For over two decades, researchers have been studying an extended family of over 1,200 people from Columbia known for having a rare genetic mutation that leads to the early onset of Alzheimer’s Disease. With early signs of the disease typically appearing in their 40’s, one woman from this family, now 73, has baffled scientists by so far having shown no signs of the condition.
Although researchers have found that she suffers from mild cognitive impairment, diagnostic tests have revealed that she does not have Alzheimer’s- or any other signs of dementia. This comes despite tests showing that she has unusually high levels of amyloid beta in her a brain- a build-up of sticky protein typically thought to cause Alzheimer’s- and her high genetic risk factor for the disease (Gander: 2019).
Conducting a genetic analysis, researchers found that she had two copies of a rare variant of the APOE3 gene, a gene that encodes for apolipoprotein E, a protein involved in the metabolism of fats in the body.

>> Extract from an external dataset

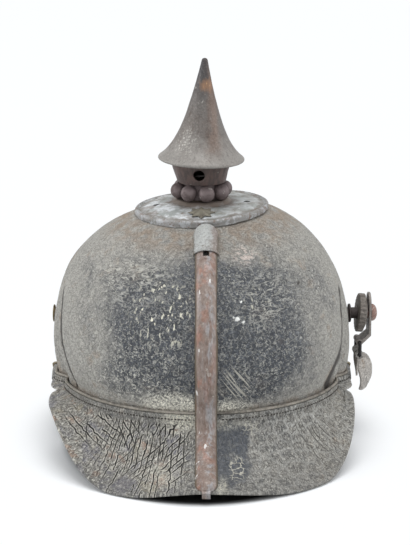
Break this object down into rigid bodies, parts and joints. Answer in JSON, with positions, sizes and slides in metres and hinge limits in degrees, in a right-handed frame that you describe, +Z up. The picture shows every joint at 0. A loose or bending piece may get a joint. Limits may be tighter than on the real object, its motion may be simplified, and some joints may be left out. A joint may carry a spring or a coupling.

Although this gene typically has no effect on a person’s risk for Alzheimer’s, in her case, researchers proposed that her rare mutation may have prevented the tau protein, also linked to Alzheimer’s, from building up in her brain (Gallagher: 2019).
With previous drugs targeting amyloid plaques to treat Alzheimer’s having limited efficacy, these findings suggest two things: firstly, that the buildup of tau protein may have more of a role in the onset of Alzheimer’s than previously thought, and that drugs targeting APOE genes may have more utility than previously believed.

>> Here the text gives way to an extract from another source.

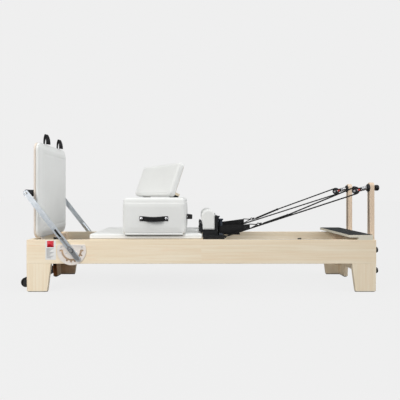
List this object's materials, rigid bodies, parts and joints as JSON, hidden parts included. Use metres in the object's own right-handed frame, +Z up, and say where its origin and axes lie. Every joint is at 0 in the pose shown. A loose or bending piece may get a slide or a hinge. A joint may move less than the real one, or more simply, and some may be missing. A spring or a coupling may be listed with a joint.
{
  "type": "pilates reformer",
  "caption": "Timber bed frame with a sprung sliding carriage, pivoting footbar, upright jump board, shoulder rests, rope pulleys on riser posts, sitting box and standing platform.",
  "frame": {"origin": "on the floor at the middle of the frame, under the centre of the whole object", "axes": "+X along the bed from the foot end (jump board, footbar) to the head end (risers), +Y to the far side, +Z up"},
  "size_m": [2.544, 0.7478, 1.1103],
  "materials": {
    "maple": "clear satin lacquered maple",
    "birch_ply": "clear lacquered plywood",
    "rubber_black": "matt moulded rubber",
    "bolt_steel": "zinc plated steel",
    "track_aluminium": "clear anodised extrusion",
    "chassis_steel": "black powder coat",
    "plate_steel": "brushed stainless plate",
    "arm_steel": "satin chromed steel",
    "foam_grip": "closed cell foam sleeve",
    "black_plastic": "fine textured moulding",
    "wheel_nylon": "turned nylon",
    "sheave_nylon": "turned grey nylon",
    "transport_tyre": "solid rubber tyre on a grey hub",
    "spring_steel": "nickel plated spring wire",
    "webbing": "black woven webbing",
    "rope": "black braided cord",
    "black_steel": "black plated steel",
    "white_vinyl": "off-white grained upholstery vinyl",
    "black_vinyl": "black grained upholstery vinyl"
  },
  "bodies": {
    "frame": {"side_rails": "maple", "foot_end_board": "maple", "head_end_panel": "maple", "legs": "maple", "foot_pads": "rubber_black", "corner_blocks": "birch_ply", "frame_bolts": "bolt_steel", "tracks": "track_aluminium", "spring_bar": "chassis_steel", "track_stops": "rubber_black", "index_plates": "plate_steel", "pivot_bolts": "bolt_steel", "riser_posts": "maple", "riser_washers": "black_plastic", "pulley_knobs": "black_plastic", "pulley_eyebolts": "bolt_steel", "jump_board_brackets": "chassis_steel", "transport_wheel_brackets": "chassis_steel", "springs": "spring_steel", "ropes": "rope"},
    "footbar": {"footbar_arms": "arm_steel", "footbar_grip": "foam_grip"},
    "lock_near": {"lock_slider_near": "arm_steel"},
    "lock_far": {"lock_slider_far": "arm_steel"},
    "jump_board": {"jump_board_panel": "birch_ply", "jump_board_pad": "white_vinyl", "jump_board_straps": "webbing"},
    "carriage": {"carriage_board": "birch_ply", "carriage_pad": "white_vinyl", "carriage_chassis": "chassis_steel", "head_deck": "black_plastic", "strap_pegs": "black_plastic", "strap_loops": "webbing", "strap_rings": "black_steel", "snap_hooks": "black_steel"},
    "foot_wheel_pair": {"foot_wheels": "wheel_nylon"},
    "head_wheel_pair": {"head_wheels": "wheel_nylon"},
    "headrest": {"headrest_board": "black_plastic", "headrest_pad": "black_vinyl"},
    "shoulder_rest_near": {"shoulder_cradle_near": "black_plastic", "shoulder_pad_near": "white_vinyl"},
    "shoulder_rest_far": {"shoulder_cradle_far": "black_plastic", "shoulder_pad_far": "white_vinyl"},
    "box": {"box_core": "birch_ply", "box_cover": "white_vinyl", "box_handles": "webbing"},
    "extender": {"extender_board": "birch_ply", "extender_pad": "white_vinyl"},
    "platform": {"platform_board": "birch_ply", "platform_grip": "rubber_black"},
    "pulley_near": {"pulley_block_near": "black_plastic"},
    "pulley_far": {"pulley_block_far": "black_plastic"},
    "sheave_near": {"pulley_sheave_near": "sheave_nylon"},
    "sheave_far": {"pulley_sheave_far": "sheave_nylon"},
    "knob_low_near": {"clamp_knob_low_near": "black_plastic"},
    "knob_low_far": {"clamp_knob_low_far": "black_plastic"},
    "knob_high_near": {"clamp_knob_high_near": "black_plastic"},
    "knob_high_far": {"clamp_knob_high_far": "black_plastic"},
    "roller_near": {"transport_wheel_near": "transport_tyre"},
    "roller_far": {"transport_wheel_far": "transport_tyre"}
  },
  "joints": [
    {"name": "carriage_slide", "type": "slide", "parent": "frame", "child": "carriage", "axis": [1, 0, 0], "range_m": [0, 0.7], "deforming": ["springs", "ropes"]},
    {"name": "foot_wheels_spin", "type": "hinge", "parent": "carriage", "child": "foot_wheel_pair", "pos_m": [-0.69, 0, 0.315], "axis": [0, 1, 0], "range_deg": [-5, 1550]},
    {"name": "head_wheels_spin", "type": "hinge", "parent": "carriage", "child": "head_wheel_pair", "pos_m": [0.08, 0, 0.315], "axis": [0, 1, 0], "range_deg": [-5, 1550]},
    {"name": "footbar_hinge", "type": "hinge", "parent": "frame", "child": "footbar", "pos_m": [-0.89, 0, 0.285], "axis": [0, 1, 0], "range_deg": [-52, 0]},
    {"name": "lock_near_slide", "type": "slide", "parent": "footbar", "child": "lock_near", "axis": [-0.6157, 0, 0.788], "range_m": [-0.012, 0]},
    {"name": "lock_far_slide", "type": "slide", "parent": "footbar", "child": "lock_far", "axis": [-0.6157, 0, 0.788], "range_m": [-0.012, 0]},
    {"name": "jump_board_lift", "type": "slide", "parent": "frame", "child": "jump_board", "axis": [0, 0, 1], "range_m": [0, 0.25]},
    {"name": "headrest_hinge", "type": "hinge", "parent": "carriage", "child": "headrest", "pos_m": [0.02, 0, 0.374], "axis": [0, -1, 0], "range_deg": [0, 35]},
    {"name": "shoulder_near_lift", "type": "slide", "parent": "carriage", "child": "shoulder_rest_near", "axis": [0, 0, 1], "range_m": [0, 0.12]},
    {"name": "shoulder_far_lift", "type": "slide", "parent": "carriage", "child": "shoulder_rest_far", "axis": [0, 0, 1], "range_m": [0, 0.12]},
    {"name": "box_lift", "type": "slide", "parent": "carriage", "child": "box", "axis": [0, 0, 1], "range_m": [0, 0.25]},
    {"name": "extender_lift", "type": "slide", "parent": "box", "child": "extender", "axis": [0, 0, 1], "range_m": [0, 0.15]},
    {"name": "platform_lift", "type": "slide", "parent": "frame", "child": "platform", "axis": [0, 0, 1], "range_m": [0, 0.12]},
    {"name": "pulley_near_swivel", "type": "hinge", "parent": "frame", "child": "pulley_near", "pos_m": [1.186, -0.215, 0.718], "axis": [-0.9703, 0, -0.2419], "range_deg": [-15, 15]},
    {"name": "sheave_near_spin", "type": "hinge", "parent": "pulley_near", "child": "sheave_near", "pos_m": [1.10644, -0.215, 0.69816], "axis": [0, 1, 0], "continuous": true},
    {"name": "pulley_far_swivel", "type": "hinge", "parent": "frame", "child": "pulley_far", "pos_m": [1.186, 0.215, 0.718], "axis": [-0.9703, 0, -0.2419], "range_deg": [-15, 15]},
    {"name": "sheave_far_spin", "type": "hinge", "parent": "pulley_far", "child": "sheave_far", "pos_m": [1.10644, 0.215, 0.69816], "axis": [0, 1, 0], "continuous": true},
    {"name": "knob_low_near_turn", "type": "hinge", "parent": "frame", "child": "knob_low_near", "pos_m": [1.227, -0.215, 0.128], "axis": [1, 0, 0], "continuous": true},
    {"name": "knob_low_far_turn", "type": "hinge", "parent": "frame", "child": "knob_low_far", "pos_m": [1.227, 0.215, 0.128], "axis": [1, 0, 0], "continuous": true},
    {"name": "knob_high_near_turn", "type": "hinge", "parent": "frame", "child": "knob_high_near", "pos_m": [1.227, -0.215, 0.274], "axis": [1, 0, 0], "continuous": true},
    {"name": "knob_high_far_turn", "type": "hinge", "parent": "frame", "child": "knob_high_far", "pos_m": [1.227, 0.215, 0.274], "axis": [1, 0, 0], "continuous": true},
    {"name": "roller_near_spin", "type": "hinge", "parent": "frame", "child": "roller_near", "pos_m": [-1.238, -0.25, 0.05], "axis": [0, 1, 0], "continuous": true},
    {"name": "roller_far_spin", "type": "hinge", "parent": "frame", "child": "roller_far", "pos_m": [-1.238, 0.25, 0.05], "axis": [0, 1, 0], "continuous": true}
  ],
  "couplings": [
    {"joint": "foot_wheels_spin", "follows": "carriage_slide", "rad_per_m": 38.462},
    {"joint": "head_wheels_spin", "follows": "carriage_slide", "rad_per_m": 38.462}
  ]
}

According to Eric Reiman, a neuroscientist at the Banner Alzheimer’s Institute in Phoenix, “When it comes to finding a treatment that could have a profound impact on the disease, APOE may be among the lowest hanging fruit (Servick: 2019).”

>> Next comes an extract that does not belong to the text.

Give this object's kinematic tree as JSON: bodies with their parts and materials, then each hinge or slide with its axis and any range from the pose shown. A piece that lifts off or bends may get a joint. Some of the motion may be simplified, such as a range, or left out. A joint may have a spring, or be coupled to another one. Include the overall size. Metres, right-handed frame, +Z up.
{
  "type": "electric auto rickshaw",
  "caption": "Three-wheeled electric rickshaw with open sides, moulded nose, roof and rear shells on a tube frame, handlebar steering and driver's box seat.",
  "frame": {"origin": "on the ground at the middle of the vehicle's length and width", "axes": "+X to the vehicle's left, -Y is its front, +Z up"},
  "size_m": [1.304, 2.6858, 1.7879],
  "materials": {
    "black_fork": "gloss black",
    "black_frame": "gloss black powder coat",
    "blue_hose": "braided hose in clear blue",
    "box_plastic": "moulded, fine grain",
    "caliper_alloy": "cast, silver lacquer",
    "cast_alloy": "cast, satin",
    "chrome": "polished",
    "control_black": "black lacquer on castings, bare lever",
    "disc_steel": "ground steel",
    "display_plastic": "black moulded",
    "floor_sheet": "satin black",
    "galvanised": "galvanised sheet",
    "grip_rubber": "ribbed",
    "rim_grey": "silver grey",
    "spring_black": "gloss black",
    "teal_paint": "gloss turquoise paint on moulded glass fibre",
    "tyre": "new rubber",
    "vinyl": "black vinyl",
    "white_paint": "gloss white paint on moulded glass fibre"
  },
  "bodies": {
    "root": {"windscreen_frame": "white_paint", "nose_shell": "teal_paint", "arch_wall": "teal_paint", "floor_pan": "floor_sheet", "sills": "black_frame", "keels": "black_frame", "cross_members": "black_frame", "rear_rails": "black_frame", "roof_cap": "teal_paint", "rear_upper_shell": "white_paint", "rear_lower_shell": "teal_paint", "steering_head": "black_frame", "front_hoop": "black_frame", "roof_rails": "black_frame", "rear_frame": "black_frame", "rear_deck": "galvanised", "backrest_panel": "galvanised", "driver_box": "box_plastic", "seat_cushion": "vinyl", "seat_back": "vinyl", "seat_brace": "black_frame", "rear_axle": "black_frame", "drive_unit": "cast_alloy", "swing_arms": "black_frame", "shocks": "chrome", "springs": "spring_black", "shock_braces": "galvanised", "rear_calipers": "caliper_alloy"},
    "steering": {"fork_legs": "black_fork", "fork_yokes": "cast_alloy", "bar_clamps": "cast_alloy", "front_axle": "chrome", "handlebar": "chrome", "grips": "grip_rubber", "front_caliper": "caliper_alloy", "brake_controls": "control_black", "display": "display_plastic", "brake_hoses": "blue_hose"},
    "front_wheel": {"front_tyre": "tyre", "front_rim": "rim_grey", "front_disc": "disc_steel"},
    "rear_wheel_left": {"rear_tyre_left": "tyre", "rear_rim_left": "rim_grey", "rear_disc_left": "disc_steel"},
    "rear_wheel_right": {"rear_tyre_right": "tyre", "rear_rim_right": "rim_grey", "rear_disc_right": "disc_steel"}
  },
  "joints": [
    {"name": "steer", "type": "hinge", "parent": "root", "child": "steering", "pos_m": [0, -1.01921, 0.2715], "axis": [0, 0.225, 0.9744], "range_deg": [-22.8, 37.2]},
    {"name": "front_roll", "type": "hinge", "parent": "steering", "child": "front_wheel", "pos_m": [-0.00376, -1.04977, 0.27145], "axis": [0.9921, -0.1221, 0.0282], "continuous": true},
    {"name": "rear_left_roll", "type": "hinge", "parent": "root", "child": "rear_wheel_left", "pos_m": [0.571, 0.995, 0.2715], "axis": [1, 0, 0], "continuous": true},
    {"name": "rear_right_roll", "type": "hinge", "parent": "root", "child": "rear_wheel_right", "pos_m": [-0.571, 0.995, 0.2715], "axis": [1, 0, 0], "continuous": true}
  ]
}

Fiona Carragher, chief policy and research officer at the Alzheimer’s Society charity added, “This breakthrough opens up a new and promising avenue of Alzheimer's research, although further studies with larger numbers are needed...We need to understand more about how this protective gene mutation is working to make the brain more resilient to amyloid plaques, but the hope is that this exciting scientific advance could lead to new treatments and take us a step closer towards a cure for dementia (ibid.)."